A spidery crack traversed his china skull.
Then it was not a ledge but a bridge, like a tongue.
From the window over my desk, I could look down
at the rain-ruined nest the sangliers
had scrabbled in the thyme, or up, to the bald
mountain in all the paintings. I looked up.
That's where one looks in the grip of a dream.

--------

I spent part of the morning on the phone with people in the administration and guidance office of older son's school having an incredibly frustrating argument about scheduling -- issues I thought had been resolved months ago -- and ended up so mad that I spent an hour crocheting a little pouch just to calm myself down. (I blame the sheep and wool festivals; I hadn't crocheted since before older son was born until last week.) I also wrote a review of "The Hunted" and started uploading family photos to my second Google/Picasa account -- before 2002, there's almost nothing in electronic form, and then starting in 2002, there are thousands of photos per year.

Friday Fiver: Throw your love around
1. Last laugh?
It fit perfectly.
2. What do you love? Standing waist-deep in the water on a nearly deserted beach, looking for dolphins.
3. Gold or silver? Silver if it's jewelry, gold if you're offering a chest of it.
4. Who do you hold hands with? My husband, sometimes my kids.
5. Friday fill-in: There's no time to ____. There's no time to run out to Starbucks and get mint hot chocolate.

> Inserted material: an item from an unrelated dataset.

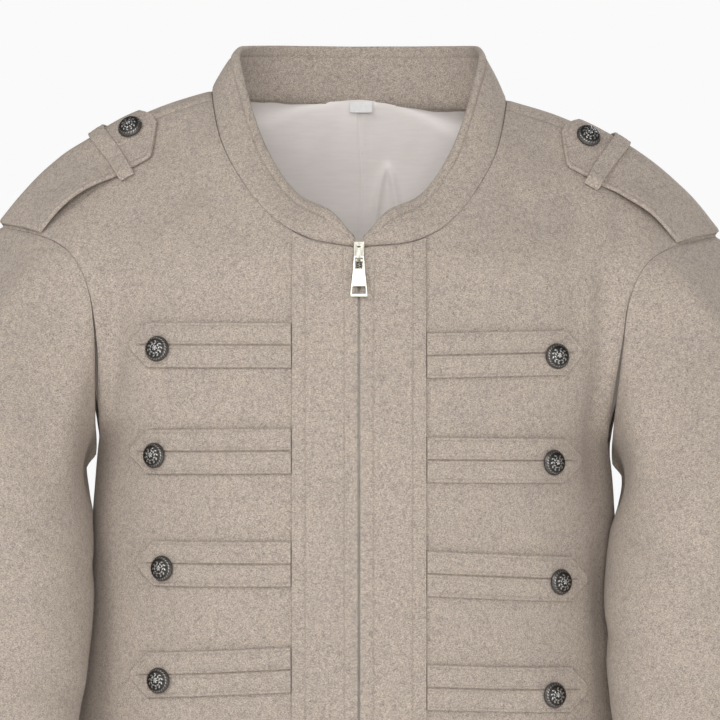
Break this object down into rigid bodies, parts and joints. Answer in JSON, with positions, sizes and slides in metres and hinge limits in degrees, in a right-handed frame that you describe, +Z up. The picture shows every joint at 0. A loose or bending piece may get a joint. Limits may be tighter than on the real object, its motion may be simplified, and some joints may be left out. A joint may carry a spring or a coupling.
{
  "type": "napoleon jacket",
  "caption": "Cropped wool jacket, filled out as if worn, with a stand collar, a front zip, rows of pointed tabs with domed metal buttons, and shoulder epaulets in carrier loops.",
  "frame": {"origin": "centre of the neck, level with the points where the shoulder seams meet the neck seam", "axes": "+X to the viewer's right as seen from the front, +Y from the front of the jacket to its back, +Z up"},
  "size_m": [0.6264, 0.2648, 0.6872],
  "materials": {
    "wool": "matt melange wool",
    "satin": "soft satin lining",
    "label": "woven tape",
    "silver": "antique silver, dark in the hollows",
    "zip_tape": "woven tape",
    "zip_metal": "satin metal"
  },
  "bodies": {
    "jacket": {"front_left": "wool", "front_right": "wool", "back": "wool", "sleeve_left": "wool", "sleeve_right": "wool", "collar": "wool", "placket_left": "wool", "placket_right": "wool", "tab_left_1": "wool", "tab_left_2": "wool", "tab_left_3": "wool", "tab_left_4": "wool", "tab_right_1": "wool", "tab_right_2": "wool", "tab_right_3": "wool", "tab_right_4": "wool", "epaulet_left": "wool", "epaulet_right": "wool", "loop_left": "wool", "loop_right": "wool", "lining_back": "satin", "size_label": "label", "button_left_1": "silver", "button_left_2": "silver", "button_left_3": "silver", "button_left_4": "silver", "button_right_1": "silver", "button_right_2": "silver", "button_right_3": "silver", "button_right_4": "silver", "epaulet_button_left": "silver", "epaulet_button_right": "silver", "zip_left": "zip_tape", "zip_right": "zip_tape", "zip_box": "zip_metal", "zip_slider": "zip_metal"},
    "pull_tab": {"zip_pull": "zip_metal"}
  },
  "joints": [
    {"name": "zip_pull_swing", "type": "hinge", "parent": "jacket", "child": "pull_tab", "pos_m": [0, -0.10877, -0.12442], "axis": [-1, 0, 0], "range_deg": [0, 165]}
  ]
}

The Friday Five: Childhood
1. What were some of the smells and tastes of your childhood?
Matzoh ball soup, sesame bagels, American cheese, pretzels, salt water taffy, corned beef, macaroons, summer in the backyard.
2. What did you have as a child that you do not think children today have? Chicken pox. Vinyl records. Hand-tuned TV antennae. Pong.
3. What elementary grade was your favorite? I remember both third and sixth as being pretty good. Definitely NOT second or fourth, we moved during first, and I had a horrible teacher in fifth.
4. What summer do you remember the best as a child? The one when Nixon resigned while we were at the beach.
5. What one piece of advice would you give to your younger self, and at what age? Elementary school: don't let your parents send you to overnight camp with those bitches.

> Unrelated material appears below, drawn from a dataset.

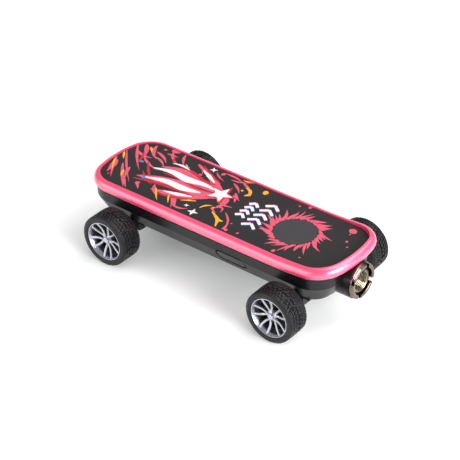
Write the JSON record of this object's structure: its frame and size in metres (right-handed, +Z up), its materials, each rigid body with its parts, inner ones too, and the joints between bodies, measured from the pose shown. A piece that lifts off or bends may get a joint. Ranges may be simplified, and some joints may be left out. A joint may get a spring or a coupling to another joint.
{
  "type": "skateboard-shaped battery handle",
  "caption": "Palm-size battery handle shaped like a skateboard: printed deck with a metallic bumper, rolling wheels, side button and threaded connector at the nose.",
  "frame": {"origin": "on the ground under the middle of the whole object", "axes": "+X towards the threaded connector, +Y to its left, +Z up"},
  "size_m": [0.1028, 0.0536, 0.0251],
  "materials": {
    "rim_pink": "satin metallic pink",
    "plate_print": "fine-textured near-black printed film",
    "adhesive": "double-sided tape",
    "window": "smooth smoked plastic",
    "module": "black LED block",
    "shell": "satin black plastic",
    "button": "satin black plastic",
    "switch": "moulded switch body",
    "plunger": "moulded plunger",
    "board": "green solder mask",
    "chips": "moulded packages",
    "steel": "bright steel",
    "black_screw": "black oxide",
    "brass": "machined brass",
    "nickel": "nickel plating",
    "insulator": "heat-resistant plastic",
    "battery": "foil pouch",
    "foam": "closed-cell foam",
    "lead_red": "silicone insulation",
    "lead_black": "silicone insulation",
    "truck": "satin black",
    "tyre": "black rubber",
    "core": "black plastic",
    "alloy": "bright silver"
  },
  "bodies": {
    "chassis": {"deck_rim": "rim_pink", "deck_plate": "plate_print", "plate_adhesive": "adhesive", "display_window": "window", "display_module": "module", "display_header": "chips", "lower_shell": "shell", "case_screws": "black_screw", "tact_switch": "switch", "main_board": "board", "board_screws": "steel", "board_chips": "chips", "charge_port": "steel", "charge_port_tongue": "chips", "battery_cell": "battery", "battery_foam": "foam", "battery_lead_positive": "lead_red", "battery_lead_negative": "lead_black", "output_lead": "lead_red", "ground_lead": "lead_black", "connector_collar": "nickel", "threaded_sleeve": "nickel", "sleeve_retaining_ring": "steel", "ground_tag": "brass", "pin_insulator": "insulator", "contact_spring": "steel", "contact_terminal": "brass", "front_truck": "truck", "rear_truck": "truck", "front_axle": "steel", "rear_axle": "steel", "truck_screws": "black_screw", "axle_clips": "steel", "axle_washers": "steel"},
    "button": {"side_button": "button", "switch_plunger": "plunger"},
    "contact_pin": {"contact_pin": "brass"},
    "wheel_front_right": {"tyre_front_right": "tyre", "wheel_core_front_right": "core", "wheel_bush_front_right": "brass", "rim_front_right": "alloy", "centre_cap_front_right": "alloy"},
    "wheel_front_left": {"tyre_front_left": "tyre", "wheel_core_front_left": "core", "wheel_bush_front_left": "brass", "rim_front_left": "alloy", "centre_cap_front_left": "alloy"},
    "wheel_rear_right": {"tyre_rear_right": "tyre", "wheel_core_rear_right": "core", "wheel_bush_rear_right": "brass", "rim_rear_right": "alloy", "centre_cap_rear_right": "alloy"},
    "wheel_rear_left": {"tyre_rear_left": "tyre", "wheel_core_rear_left": "core", "wheel_bush_rear_left": "brass", "rim_rear_left": "alloy", "centre_cap_rear_left": "alloy"}
  },
  "joints": [
    {"name": "button_press", "type": "slide", "parent": "chassis", "child": "button", "axis": [0, 1, 0], "range_m": [0, 0.0004], "stiffness_N_per_m": 600, "springref_m": -0.0008},
    {"name": "contact_pin_press", "type": "slide", "parent": "chassis", "child": "contact_pin", "axis": [-1, 0, 0], "range_m": [0, 0.0008], "stiffness_N_per_m": 400, "springref_m": -0.0008, "deforming": ["contact_spring"]},
    {"name": "wheel_front_right_roll", "type": "hinge", "parent": "chassis", "child": "wheel_front_right", "pos_m": [0.0345, -0.02245, 0.009], "axis": [0, 1, 0], "continuous": true},
    {"name": "wheel_front_left_roll", "type": "hinge", "parent": "chassis", "child": "wheel_front_left", "pos_m": [0.0345, 0.02245, 0.009], "axis": [0, 1, 0], "continuous": true},
    {"name": "wheel_rear_right_roll", "type": "hinge", "parent": "chassis", "child": "wheel_rear_right", "pos_m": [-0.0327, -0.02245, 0.009], "axis": [0, 1, 0], "continuous": true},
    {"name": "wheel_rear_left_roll", "type": "hinge", "parent": "chassis", "child": "wheel_rear_left", "pos_m": [-0.0327, 0.02245, 0.009], "axis": [0, 1, 0], "continuous": true}
  ]
}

Fannish 5: What were the five most painful fictional breakups?
1. Jamie and Nina
, Truly Madly Deeply. It was an inevitable breakup -- she was young and he was dead -- but that scene where he reads Neruda to her to convince her to go on with her life without him is just devastating.
2. Rose and Ten, Doctor Who. I know it's arguable that they broke up or even that they were together, but it made me cry anyway.
3. Randolph Ash and Christabel La Motte, Possession. The novel is vastly better than the film -- Byatt wrote their poetry! -- but either way it's a great love story with a bittersweet ending.
4. Elio and Oliver, Call Me By Your Name. I know pretty much no one else who's read the book, but it's beautiful from beginning to end, and the end is overwhelming -- bring tissues.
5. Clark and Lex, Smallville. Since they've thrown canon into the trash, lit it on fire, pissed on it and stomped all over it, they should have had the courage to finish the show they started in which growing up superhero is a metaphor for growing up gay.


Horses grazing at Frying Pan Farm Park on the day of the sheep-shearing festival.

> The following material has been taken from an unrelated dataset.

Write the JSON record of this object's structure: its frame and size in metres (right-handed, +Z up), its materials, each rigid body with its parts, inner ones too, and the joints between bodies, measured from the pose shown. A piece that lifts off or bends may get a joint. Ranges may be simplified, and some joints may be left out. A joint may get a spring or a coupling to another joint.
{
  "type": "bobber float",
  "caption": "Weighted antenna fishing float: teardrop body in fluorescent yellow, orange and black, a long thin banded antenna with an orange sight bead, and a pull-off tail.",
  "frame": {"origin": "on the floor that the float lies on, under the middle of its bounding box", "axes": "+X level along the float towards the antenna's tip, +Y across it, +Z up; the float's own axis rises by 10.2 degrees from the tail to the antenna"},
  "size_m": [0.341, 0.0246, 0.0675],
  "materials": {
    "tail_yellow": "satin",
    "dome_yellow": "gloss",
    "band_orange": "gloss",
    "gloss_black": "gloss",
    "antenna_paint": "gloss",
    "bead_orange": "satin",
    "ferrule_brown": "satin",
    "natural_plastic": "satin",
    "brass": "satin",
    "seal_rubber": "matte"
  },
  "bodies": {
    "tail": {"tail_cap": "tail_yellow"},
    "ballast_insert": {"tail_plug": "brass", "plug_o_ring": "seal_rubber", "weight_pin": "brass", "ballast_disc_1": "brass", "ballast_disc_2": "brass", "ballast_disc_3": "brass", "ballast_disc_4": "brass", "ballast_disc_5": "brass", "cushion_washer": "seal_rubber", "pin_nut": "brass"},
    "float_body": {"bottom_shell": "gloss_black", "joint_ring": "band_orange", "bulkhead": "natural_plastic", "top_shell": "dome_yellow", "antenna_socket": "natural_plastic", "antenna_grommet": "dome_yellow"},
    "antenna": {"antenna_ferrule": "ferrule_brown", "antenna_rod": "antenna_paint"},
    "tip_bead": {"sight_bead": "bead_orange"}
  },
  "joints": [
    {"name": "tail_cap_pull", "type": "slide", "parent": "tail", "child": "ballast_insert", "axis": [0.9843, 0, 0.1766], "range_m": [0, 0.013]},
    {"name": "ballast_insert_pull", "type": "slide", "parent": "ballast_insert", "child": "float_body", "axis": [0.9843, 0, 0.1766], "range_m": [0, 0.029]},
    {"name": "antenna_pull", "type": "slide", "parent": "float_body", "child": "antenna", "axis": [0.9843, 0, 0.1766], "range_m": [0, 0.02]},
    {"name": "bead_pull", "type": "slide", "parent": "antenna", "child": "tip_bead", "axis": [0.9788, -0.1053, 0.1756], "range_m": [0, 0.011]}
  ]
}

Others were in the paddock following hay rides and demonstrations of old horse-drawn farm equipment.


A few calves have already been born on the farm, with more due late in the summer.


These two were lying in the sun after a day of pouring rain, hence all the mud.


This is the dairy building. Since the farm is historic, milk production is entirely organic.


The cows are milked by hand and the milk is pasteurized with heat -- no antibiotics.


Visitors could strip corn off the cobs and grind it in this machine.


And here once again is the alpaca, moving from field to barn.


We had dinner with my parents, who are going out of town for my father's birthday (Friday was my sister's; his is next Wednesday). Then we came home and watched Indiana Jones and the Last Crusade, figuring we had better prepare the kids properly for Crystal Skull. I love this one -- I've loved anything Arthurian or Grail related since long before Indy turned his attention there, even though this is one of the more preposterous variations (and it's very obvious now that Dan Brown borrowed quite a bit for The Da Vinci Code, and that Ron Howard continued in that vein). I was wondering whatever happened to Alison Doody, and the IMDb says Peter Jackson offered her the role of Eowyn in the Lord of the Rings movies but she turned it down to have a baby! I can't even imagine that!